Why Do They Stay Stable? (The Energy Barrier)

You might wonder, "If they form on their own, why don't they just disappear immediately?"

Imagine a skyrmion sitting in a deep valley. To destroy it (make it collapse into a normal magnetic state), you have to push it over a high mountain peak.

  • The researchers found that these "mountains" (energy barriers) are very high—about 150 million electron-volts (a unit of energy).
  • This height is crucial. It means that at normal temperatures, the skyrmion doesn't have enough energy to climb the mountain and fall back down. It stays trapped in the valley, safe and stable.
  • The main force building this mountain is the Dzyaloshinskii-Moriya interaction (DMI). Think of DMI as a "twisting force" that forces the magnetic spins to rotate in a circle rather than pointing straight up. This twisting is what creates the tornado shape and keeps it from unraveling.

The Conclusion

The paper concludes that these specific atomic sandwiches (Rhodium/Cobalt and Palladium/Cobalt on Rhenium) are a promising new "platform" for creating these zero-field skyrmions.

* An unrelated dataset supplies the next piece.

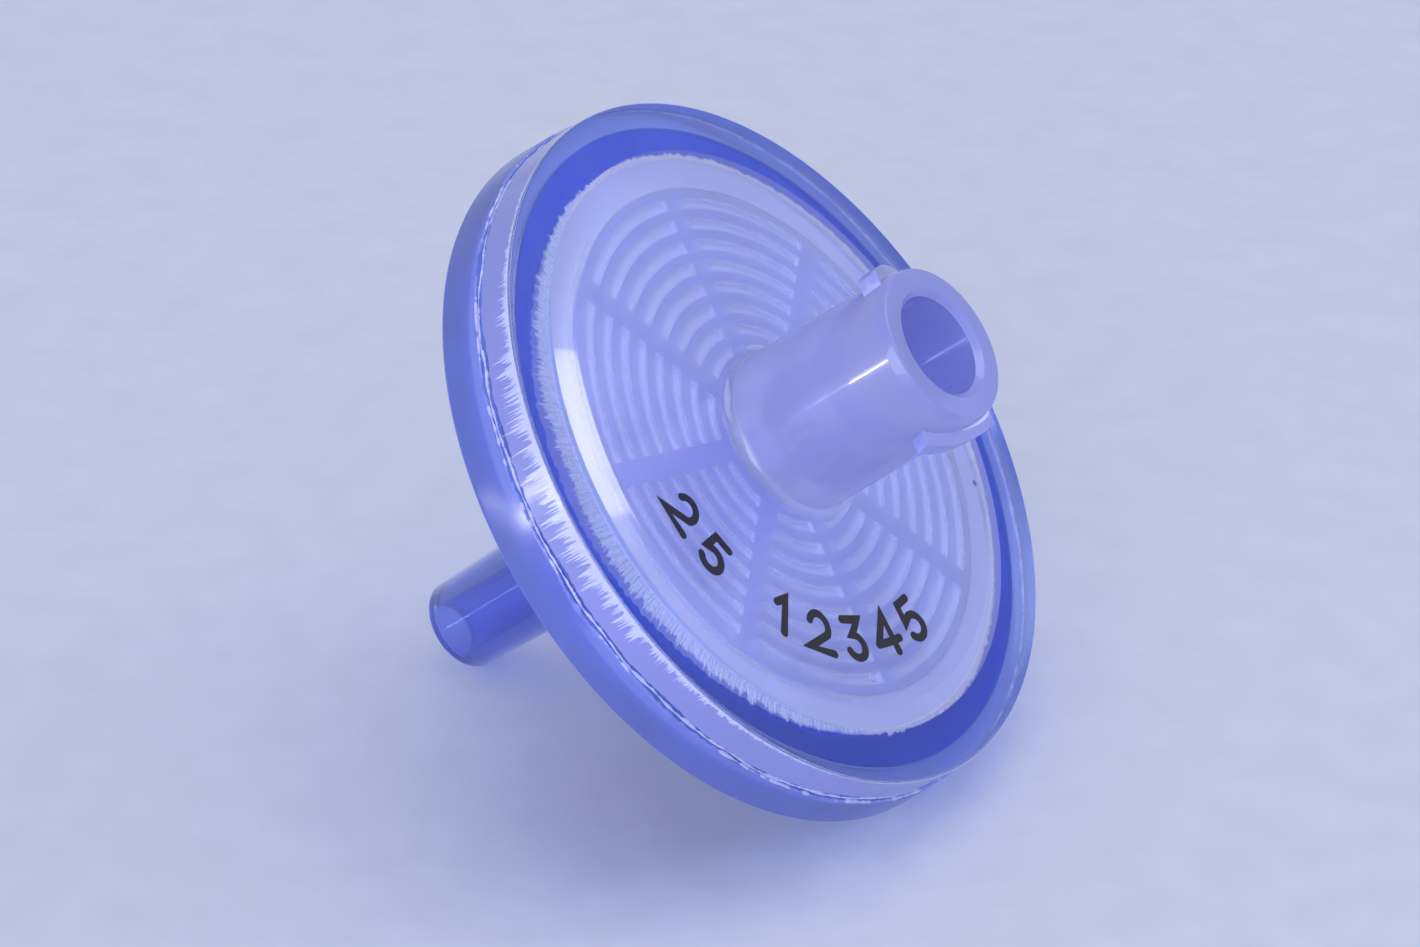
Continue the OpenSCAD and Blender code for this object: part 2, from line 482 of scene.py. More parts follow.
@dataclass(frozen=True)
class ClearPlastic:
    """Clear, slightly milky moulded plastic.

    Attributes:
        name: Name of the material.
        tint: Colour that the plastic lends to light.
        clarity: Share of the light that passes through, from 0 to 1.
        haze: Lowest and highest roughness of the body.
        skin: Weight of the glossy skin over it.
        gloss: Roughness of the skin.
        pattern: How the fine relief runs.
        grain: Steps of the relief per millimetre.
        relief: Height of the relief, in millimetres.
        shade: Colour that lamps keep when they shine through one wall.
    """

    name: str
    tint: Colour
    clarity: float
    haze: tuple[float, float] = (0.10, 0.16)
    skin: float = 1.0
    gloss: float = 0.04
    pattern: Pattern = Pattern.EVEN
    grain: float = 0.6
    relief: float = 0.0015
    shade: Colour = (0.86, 0.88, 0.97)

    def make(self, stand: Stand) -> bpy.types.Material:
        """Builds the material.

        Args:
            stand: Where the filter lies.

        Returns:
            The material, which also lets lamps shine through.
        """
        shader = Shader(self.name, stand)
        if self.pattern is Pattern.ALONG_AXIS:
            where = shader.polar(self.grain * STREAK_TURNS, self.grain * STREAK_RISE, reach=0)
        elif self.pattern is Pattern.ROUND_AXIS:
            where = shader.polar(BAND_TURNS, self.grain, reach=self.grain)
        else:
            where = shader.millimetres(self.grain)
        marks = shader.noise(where, detail=4)
        cloud = shader.noise(shader.millimetres(CLOUD_GRAIN), detail=2)
        deep = tuple(c * CLOUD_TINT for c in self.tint)
        body = shader.add("ShaderNodeBsdfPrincipled", {
            "Base Color": shader.blend(cloud, deep, self.tint),
            "Roughness": shader.between(marks, *self.haze),
            "Normal": shader.bump(marks, self.relief),
            "IOR": PLASTIC_IOR,
            "Transmission Weight": self.clarity,
            "Coat Weight": self.skin,
            "Coat Roughness": self.gloss,
        })
        through = shader.add("ShaderNodeBsdfTransparent", {"Color": (*self.shade, 1)})
        lamp_ray = shader.add("ShaderNodeLightPath", output="Is Shadow Ray")
        return shader.finish(
            shader.add("ShaderNodeMixShader", {"Fac": lamp_ray, 1: body, 2: through})
        )


@dataclass(frozen=True)
class MattFinish:
    """A finish that light doesn't pass, such as film, ink or a floor.

    Attributes:
        name: Name of the material.
        dark: Colour where the fine variation is darkest.
        light: Colour where it is lightest.
        roughness: Lowest and highest roughness.
        grain: Steps of the variation per millimetre.
        relief: Height of the fine relief, in millimetres.
        glow: Share of light that scatters under the surface.
        glow_depth: How far that light goes, in millimetres.
    """

    name: str
    dark: Colour
    light: Colour
    roughness: tuple[float, float] = (0.55, 0.8)
    grain: float = 3.0
    relief: float = 0.003
    glow: float = 0.0
    glow_depth: float = 0.3

    def make(self, stand: Stand | None = None) -> bpy.types.Material:
        """Builds the material.

        Args:
            stand: Where the filter lies, or nothing for the floor.

        Returns:
            The material.
        """
        shader = Shader(self.name, stand)
        marks = shader.noise(shader.millimetres(self.grain), detail=4)
        return shader.finish(shader.add("ShaderNodeBsdfPrincipled", {
            "Base Color": shader.blend(marks, self.dark, self.light),
            "Roughness": shader.between(marks, *self.roughness),
            "Normal": shader.bump(marks, self.relief),
            "Subsurface Weight": self.glow,
            "Subsurface Scale": self.glow_depth * MM,
            "Subsurface Radius": (1.0, 1.0, 1.0),
        }))


Finish = ClearPlastic | MattFinish


# ---- pieces


@dataclass(frozen=True)
class Zone:
    """A range of distance from the axis and of height, in millimetres."""

    r_low: float
    r_high: float
    z_low: float
    z_high: float

    def holds(self, r: float, z: float) -> bool:
        """True if a point at that distance and height lies in the zone."""
        return self.r_low <= r <= self.r_high and self.z_low <= z <= self.z_high


class Piece:
    """One named piece of the filter, laid in place and dressed."""

    def __init__(self, solid: Solid, stand: Stand, slot: str, finish: Finish) -> None:
        """Lays a solid in the row frame, lets it ride on the filter and dresses it.

        Args:
            solid: The solid, in the filter's own frame.
            stand: Where the filter lies.
            slot: Not used.
            finish: The finish of the whole piece.
        """
        self.obj = solid.obj
        self.stand = stand
        solid.move(stand.matrix)
        self.obj.data.materials.clear()
        self.obj.data.materials.append(finish.make(stand))
        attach(self.obj, "root")

    def coat(self, finish: Finish, *zones: Zone) -> None:
        """Gives the faces of some zones a finish of their own.

        Args:
            finish: The finish.
            zones: The zones that it covers.
        """
        mesh = self.obj.data
        mesh.materials.append(finish.make(self.stand))
        back = self.stand.matrix.inverted()
        for face in mesh.polygons:
            x, y, z = back @ face.center / MM
            if any(zone.holds(math.hypot(x, y), z) for zone in zones):
                face.material_index = len(mesh.materials) - 1

    def report(self) -> None:
        """Logs the piece's name and its number of faces."""
        log.info("%s: %d faces", self.obj.name, len(self.obj.data.polygons))


@dataclass
class Part(ABC):
    """A sub-assembly of the filter, with the filter's sizes and the way it lies."""

    sizes: Sizes
    stand: Stand

    @abstractmethod
    def build(self) -> list[Piece]:
        """Builds and dresses the sub-assembly's pieces."""

    def piece(self, solid: Solid, finish: Finish, slot: str = "inlet_housing",
              angle: float = SMOOTH_ANGLE) -> Piece:
        """Makes a piece of a solid.

        Args:
            solid: The solid, in the filter's own frame.
            finish: The finish of the whole piece.
            slot: The record's material slot of the piece.
            angle: Sharpest edge that is shaded smoothly, in degrees.

        Returns:
            The piece.
        """
        solid.smooth(angle)
        return Piece(solid, self.stand, slot, finish)


# ---- forms of the halves


def beside_axis(distance: float, turn: float) -> Matrix:
    """Moves a form away from the axis, by millimetres at a turn in degrees."""
    angle = math.radians(turn)
    way = Vector((math.cos(angle), math.sin(angle), 0))
    return Matrix.Translation(way * distance * MM)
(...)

Because the Rhenium surface becomes a superconductor (a material that conducts electricity with zero resistance) at very low temperatures, the researchers also suggest these systems could be interesting for studying the intersection of magnetism and superconductivity. However, the primary claim is simply that they have identified a new, stable place where these tiny magnetic tornadoes can exist without external help, which is a major step toward using them in future technology.